Chevy VoltSo what’s the solution? A rebate will now be given to all Volt buyers of both the 2012 and 2013 models. The 2012 model will offer a $5,000 price cut, and $4,000 will be granted to buyers of its 2013 model. This is in addition to a federal tax credit of $7,500, and for those who live in California, there is a $1,500 state tax credit.

In addition to cash rebates, a special lease deal is being made to qualified buyers. The offer is for an initial payment of $2,399 at $269 a month for 36 months.

The incentive program was announced Monday.

As the Volt seems to be hitting a wall in sales, these incentives should spark interest again, but they're also going to be costly moves for GM.

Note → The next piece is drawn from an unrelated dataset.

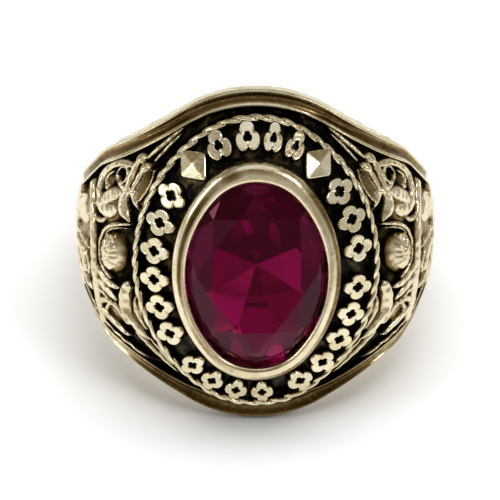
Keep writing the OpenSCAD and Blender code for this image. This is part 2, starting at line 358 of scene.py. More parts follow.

Automakers don’t typically bank big bucks off their electric cars. In fact, more times than not, electric cars will lose money, but they are still an important aspect of car manufacturing. And that’s why every single car manufacturer turns out at least one model every year. You could say it’s become a status symbol; even if they’re not rolling off the lots, especially in the U.S., they still reflect an automaker’s luster for design and manufacturing. Most companies want to be the image people think of when they think about plugging in.

But the main reason there are so many different electric vehicles is likely in large part because of California. The state is the largest auto market in the United States, and by law, it requires all car makers to offer an electric model if they wish to do business in the state.

Turning Up the Heat

As the EV market heats up this summer, manufacturers are getting very aggressive in their pursuit to increase sales. GM had to make a move.

With the Volt plug-in car, drivers can get about 40 miles on a full charge; it’s also equipped with a gasoline engine that provides drivers with longer driving distance. And that takes away much of the worry and resistance that an all-electric vehicle has.

And the Chevy Volt has been doing pretty well in its almost three years of existence. 1,607 cars moved off the lot in May 2013. As a whole, Chevy Volt sales have slightly increased in 2013 – up 1.4 percent compared to this time last year.

But for the first time, the Volt is seeing competition like never before.

Honda (NYSE: HMC) just announced a low lease rate for its Honda Fit EV, an electric car that will be available to California drivers. Granted, the deal is only offered in that state, but for $259 a month, you can leave the lot with a brand new Honda Fit EV with absolutely no money down – that includes insurance, maintenance, and unlimited mileage. On top of that, buyers will be given a free home charging station.

The Volt’s biggest competitor, the Nissan (OTC: NSANY) Leaf, has been doing quite well. Nissan pushed 2,138 Leafs off its lots last month compared to just 510 a year last year, according to CNNMoney.

Nissan too, is offering a very attractive leasing price. For just $999 down and $199 a month, you can leave the Nissan lot with a Leaf. The sticker price has also been slashed since Nissan moved production of the car to the U.S. from Japan in March.

Since March, Leaf sales are up 332.5 percent compared to last year. That’s what happens when you cut thousands of dollars off the price tag.

To put a little perspective on things between the Volt and the Leaf, the Chevy Volt has still outsold the Nissan Leaf by about 10,000 units in their prospective lifetimes. But the shift is on. The Leaf is edging the Volt in 2013 sales by about 500 units.

Tesla Takeover

And there’s no getting around it. Everybody is feeling a little tight around the collar as Tesla (NASDAQ: TSLA) and its Model S are simply blowing minds and leaving the competition in the dust.

In stark comparison to the Volt, and behind outstanding performance reviews, the Model S sedan by Tesla is able to get 270 miles on a full charge. 270-40! Ouch. That reminds me of the Spurs putting the smack down on the Miami Heat last night – it was ugly.

And the problem that Tesla drivers have been running into is that there aren’t enough charging stations for a re-charge. Now that won’t even be an issue, as Tesla has committed to a network of Supercharger stations positioned all around the U.S. and Canada. And sorry to say, but it will only support Tesla drivers. The whole charge will only take 20-30 minutes.

The only thing stopping Tesla from a complete annihilation of its competitors is its price tag – its base Model S starts at $69,900.

But it’s got the rest of the industry on its toes, and it will be interesting to see if the Chevy Volt will be able to pack more than just a pretty cash rebate in future models.